Description of the task
Copy each line of the listing below exactly.

Records shown
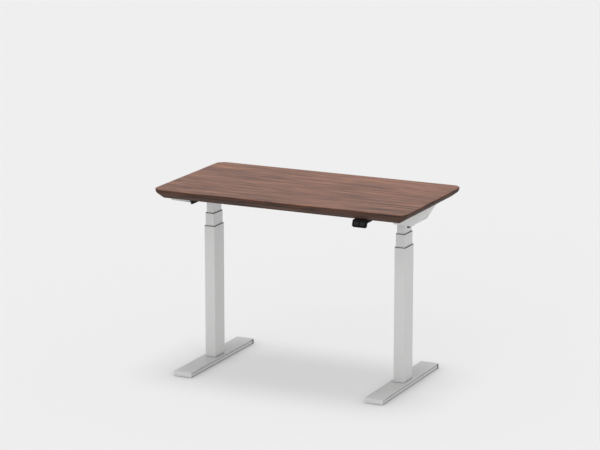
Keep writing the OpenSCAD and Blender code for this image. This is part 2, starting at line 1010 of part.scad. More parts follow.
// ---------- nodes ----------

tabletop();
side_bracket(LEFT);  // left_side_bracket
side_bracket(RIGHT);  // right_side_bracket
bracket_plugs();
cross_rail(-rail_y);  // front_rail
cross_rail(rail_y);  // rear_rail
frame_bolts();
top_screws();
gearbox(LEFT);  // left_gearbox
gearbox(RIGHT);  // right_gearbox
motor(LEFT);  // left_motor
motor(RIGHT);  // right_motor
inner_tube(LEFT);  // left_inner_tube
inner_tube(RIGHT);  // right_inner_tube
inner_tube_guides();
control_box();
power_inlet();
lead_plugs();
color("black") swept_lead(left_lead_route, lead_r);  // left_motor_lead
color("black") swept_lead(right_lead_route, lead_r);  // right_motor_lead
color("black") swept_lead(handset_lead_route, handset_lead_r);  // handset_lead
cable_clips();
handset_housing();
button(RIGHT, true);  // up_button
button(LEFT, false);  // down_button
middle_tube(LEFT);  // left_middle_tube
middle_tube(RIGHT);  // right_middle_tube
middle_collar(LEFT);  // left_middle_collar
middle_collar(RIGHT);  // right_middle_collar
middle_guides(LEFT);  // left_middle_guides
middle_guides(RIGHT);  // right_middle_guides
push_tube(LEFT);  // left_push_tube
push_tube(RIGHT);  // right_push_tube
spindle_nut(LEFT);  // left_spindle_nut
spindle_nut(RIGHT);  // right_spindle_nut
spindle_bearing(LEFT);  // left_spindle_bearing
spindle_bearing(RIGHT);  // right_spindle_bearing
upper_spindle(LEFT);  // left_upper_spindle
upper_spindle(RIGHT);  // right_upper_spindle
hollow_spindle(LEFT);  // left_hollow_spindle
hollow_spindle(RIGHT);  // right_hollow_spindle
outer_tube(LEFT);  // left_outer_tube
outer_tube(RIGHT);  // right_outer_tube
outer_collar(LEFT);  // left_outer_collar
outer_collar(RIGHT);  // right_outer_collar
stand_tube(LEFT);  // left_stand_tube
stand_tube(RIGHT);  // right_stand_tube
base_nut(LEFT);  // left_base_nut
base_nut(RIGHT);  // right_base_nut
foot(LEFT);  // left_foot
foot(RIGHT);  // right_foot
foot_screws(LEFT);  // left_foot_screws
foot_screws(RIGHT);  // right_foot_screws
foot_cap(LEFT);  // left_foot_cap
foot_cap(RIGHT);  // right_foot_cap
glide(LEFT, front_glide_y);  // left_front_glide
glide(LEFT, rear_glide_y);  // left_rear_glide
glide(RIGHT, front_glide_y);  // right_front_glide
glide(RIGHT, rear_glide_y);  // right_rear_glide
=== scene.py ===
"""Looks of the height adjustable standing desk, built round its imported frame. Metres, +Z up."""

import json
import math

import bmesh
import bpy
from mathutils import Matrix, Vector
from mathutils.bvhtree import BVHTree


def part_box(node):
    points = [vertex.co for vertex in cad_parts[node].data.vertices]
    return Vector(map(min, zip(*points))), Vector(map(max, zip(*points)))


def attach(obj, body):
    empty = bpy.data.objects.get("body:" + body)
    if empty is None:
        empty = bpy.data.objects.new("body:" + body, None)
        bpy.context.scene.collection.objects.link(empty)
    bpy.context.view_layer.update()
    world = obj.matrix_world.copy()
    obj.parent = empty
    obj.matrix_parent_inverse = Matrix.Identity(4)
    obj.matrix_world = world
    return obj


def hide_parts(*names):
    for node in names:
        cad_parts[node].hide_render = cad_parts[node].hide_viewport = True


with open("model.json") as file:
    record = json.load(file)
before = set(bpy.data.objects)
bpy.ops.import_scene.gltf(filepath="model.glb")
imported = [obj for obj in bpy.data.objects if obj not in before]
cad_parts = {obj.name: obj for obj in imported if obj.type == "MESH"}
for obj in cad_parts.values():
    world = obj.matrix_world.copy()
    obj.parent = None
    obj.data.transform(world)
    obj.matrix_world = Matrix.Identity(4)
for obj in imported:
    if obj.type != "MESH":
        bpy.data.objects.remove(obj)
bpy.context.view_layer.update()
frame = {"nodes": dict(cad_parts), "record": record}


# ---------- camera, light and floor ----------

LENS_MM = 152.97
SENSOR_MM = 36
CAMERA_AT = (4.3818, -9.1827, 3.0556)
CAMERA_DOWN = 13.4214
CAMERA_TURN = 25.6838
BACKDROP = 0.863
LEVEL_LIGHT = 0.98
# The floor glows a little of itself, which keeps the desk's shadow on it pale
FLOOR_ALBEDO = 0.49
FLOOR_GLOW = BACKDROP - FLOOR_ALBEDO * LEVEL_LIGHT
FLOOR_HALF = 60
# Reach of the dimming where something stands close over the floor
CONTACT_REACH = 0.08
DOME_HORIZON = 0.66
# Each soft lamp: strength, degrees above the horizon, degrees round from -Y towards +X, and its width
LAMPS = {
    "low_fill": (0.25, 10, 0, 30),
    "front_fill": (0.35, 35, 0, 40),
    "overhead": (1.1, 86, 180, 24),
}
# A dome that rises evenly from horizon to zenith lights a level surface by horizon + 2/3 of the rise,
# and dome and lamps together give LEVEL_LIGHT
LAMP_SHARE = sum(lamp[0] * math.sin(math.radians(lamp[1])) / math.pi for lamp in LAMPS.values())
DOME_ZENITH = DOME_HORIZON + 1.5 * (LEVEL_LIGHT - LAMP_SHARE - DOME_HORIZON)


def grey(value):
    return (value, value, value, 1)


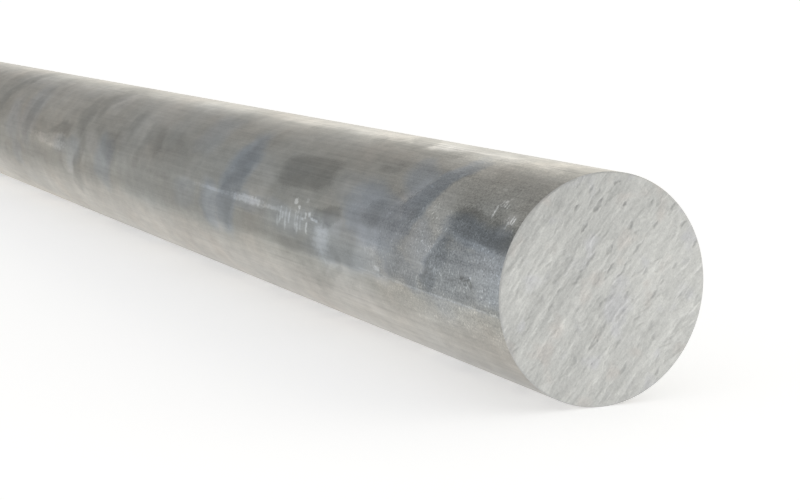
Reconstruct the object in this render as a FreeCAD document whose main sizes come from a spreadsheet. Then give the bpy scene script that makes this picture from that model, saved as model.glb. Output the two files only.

Final result
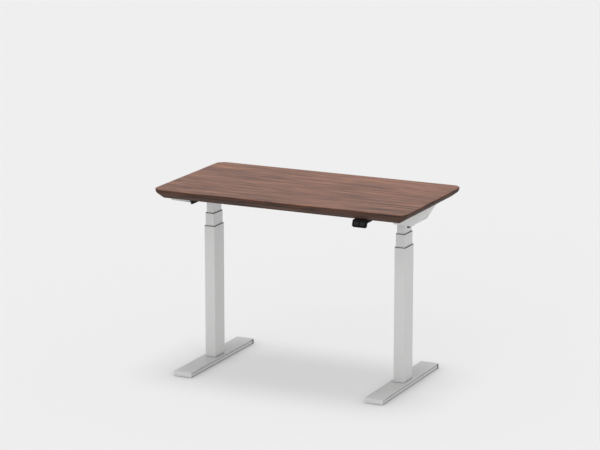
Keep writing the OpenSCAD and Blender code for this image. This is part 2, starting at line 1010 of part.scad. More parts follow.
// ---------- nodes ----------

tabletop();
side_bracket(LEFT);  // left_side_bracket
side_bracket(RIGHT);  // right_side_bracket
bracket_plugs();
cross_rail(-rail_y);  // front_rail
cross_rail(rail_y);  // rear_rail
frame_bolts();
top_screws();
gearbox(LEFT);  // left_gearbox
gearbox(RIGHT);  // right_gearbox
motor(LEFT);  // left_motor
motor(RIGHT);  // right_motor
inner_tube(LEFT);  // left_inner_tube
inner_tube(RIGHT);  // right_inner_tube
inner_tube_guides();
control_box();
power_inlet();
lead_plugs();
color("black") swept_lead(left_lead_route, lead_r);  // left_motor_lead
color("black") swept_lead(right_lead_route, lead_r);  // right_motor_lead
color("black") swept_lead(handset_lead_route, handset_lead_r);  // handset_lead
cable_clips();
handset_housing();
button(RIGHT, true);  // up_button
button(LEFT, false);  // down_button
middle_tube(LEFT);  // left_middle_tube
middle_tube(RIGHT);  // right_middle_tube
middle_collar(LEFT);  // left_middle_collar
middle_collar(RIGHT);  // right_middle_collar
middle_guides(LEFT);  // left_middle_guides
middle_guides(RIGHT);  // right_middle_guides
push_tube(LEFT);  // left_push_tube
push_tube(RIGHT);  // right_push_tube
spindle_nut(LEFT);  // left_spindle_nut
spindle_nut(RIGHT);  // right_spindle_nut
spindle_bearing(LEFT);  // left_spindle_bearing
spindle_bearing(RIGHT);  // right_spindle_bearing
upper_spindle(LEFT);  // left_upper_spindle
upper_spindle(RIGHT);  // right_upper_spindle
hollow_spindle(LEFT);  // left_hollow_spindle
hollow_spindle(RIGHT);  // right_hollow_spindle
outer_tube(LEFT);  // left_outer_tube
outer_tube(RIGHT);  // right_outer_tube
outer_collar(LEFT);  // left_outer_collar
outer_collar(RIGHT);  // right_outer_collar
stand_tube(LEFT);  // left_stand_tube
stand_tube(RIGHT);  // right_stand_tube
base_nut(LEFT);  // left_base_nut
base_nut(RIGHT);  // right_base_nut
foot(LEFT);  // left_foot
foot(RIGHT);  // right_foot
foot_screws(LEFT);  // left_foot_screws
foot_screws(RIGHT);  // right_foot_screws
foot_cap(LEFT);  // left_foot_cap
foot_cap(RIGHT);  // right_foot_cap
glide(LEFT, front_glide_y);  // left_front_glide
glide(LEFT, rear_glide_y);  // left_rear_glide
glide(RIGHT, front_glide_y);  // right_front_glide
glide(RIGHT, rear_glide_y);  // right_rear_glide
=== scene.py ===
"""Looks of the height adjustable standing desk, built round its imported frame. Metres, +Z up."""

import json
import math

import bmesh
import bpy
from mathutils import Matrix, Vector
from mathutils.bvhtree import BVHTree


def part_box(node):
    points = [vertex.co for vertex in cad_parts[node].data.vertices]
    return Vector(map(min, zip(*points))), Vector(map(max, zip(*points)))


def attach(obj, body):
    empty = bpy.data.objects.get("body:" + body)
    if empty is None:
        empty = bpy.data.objects.new("body:" + body, None)
        bpy.context.scene.collection.objects.link(empty)
    bpy.context.view_layer.update()
    world = obj.matrix_world.copy()
    obj.parent = empty
    obj.matrix_parent_inverse = Matrix.Identity(4)
    obj.matrix_world = world
    return obj


def hide_parts(*names):
    for node in names:
        cad_parts[node].hide_render = cad_parts[node].hide_viewport = True


with open("model.json") as file:
    record = json.load(file)
before = set(bpy.data.objects)
bpy.ops.import_scene.gltf(filepath="model.glb")
imported = [obj for obj in bpy.data.objects if obj not in before]
cad_parts = {obj.name: obj for obj in imported if obj.type == "MESH"}
for obj in cad_parts.values():
    world = obj.matrix_world.copy()
    obj.parent = None
    obj.data.transform(world)
    obj.matrix_world = Matrix.Identity(4)
for obj in imported:
    if obj.type != "MESH":
        bpy.data.objects.remove(obj)
bpy.context.view_layer.update()
frame = {"nodes": dict(cad_parts), "record": record}


# ---------- camera, light and floor ----------

LENS_MM = 152.97
SENSOR_MM = 36
CAMERA_AT = (4.3818, -9.1827, 3.0556)
CAMERA_DOWN = 13.4214
CAMERA_TURN = 25.6838
BACKDROP = 0.863
LEVEL_LIGHT = 0.98
# The floor glows a little of itself, which keeps the desk's shadow on it pale
FLOOR_ALBEDO = 0.49
FLOOR_GLOW = BACKDROP - FLOOR_ALBEDO * LEVEL_LIGHT
FLOOR_HALF = 60
# Reach of the dimming where something stands close over the floor
CONTACT_REACH = 0.08
DOME_HORIZON = 0.66
# Each soft lamp: strength, degrees above the horizon, degrees round from -Y towards +X, and its width
LAMPS = {
    "low_fill": (0.25, 10, 0, 30),
    "front_fill": (0.35, 35, 0, 40),
    "overhead": (1.1, 86, 180, 24),
}
# A dome that rises evenly from horizon to zenith lights a level surface by horizon + 2/3 of the rise,
# and dome and lamps together give LEVEL_LIGHT
LAMP_SHARE = sum(lamp[0] * math.sin(math.radians(lamp[1])) / math.pi for lamp in LAMPS.values())
DOME_ZENITH = DOME_HORIZON + 1.5 * (LEVEL_LIGHT - LAMP_SHARE - DOME_HORIZON)


def grey(value):
    return (value, value, value, 1)


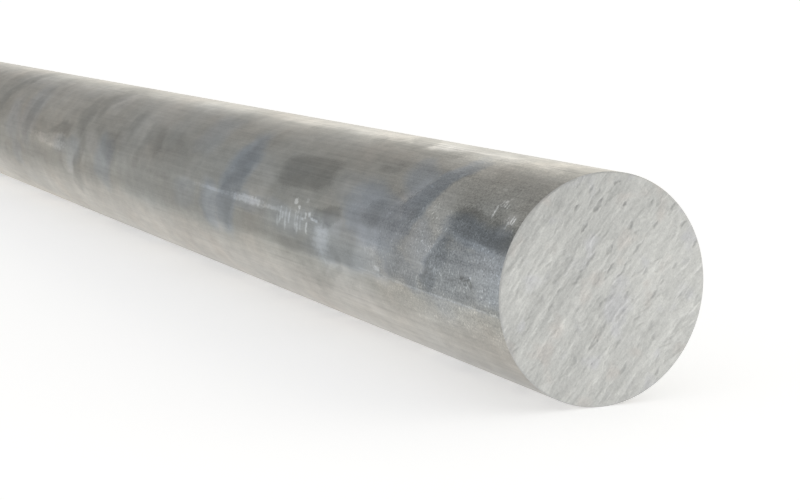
Reconstruct the object in this render as a FreeCAD document whose main sizes come from a spreadsheet. Then give the bpy scene script that makes this picture from that model, saved as model.glb. Output the two files only.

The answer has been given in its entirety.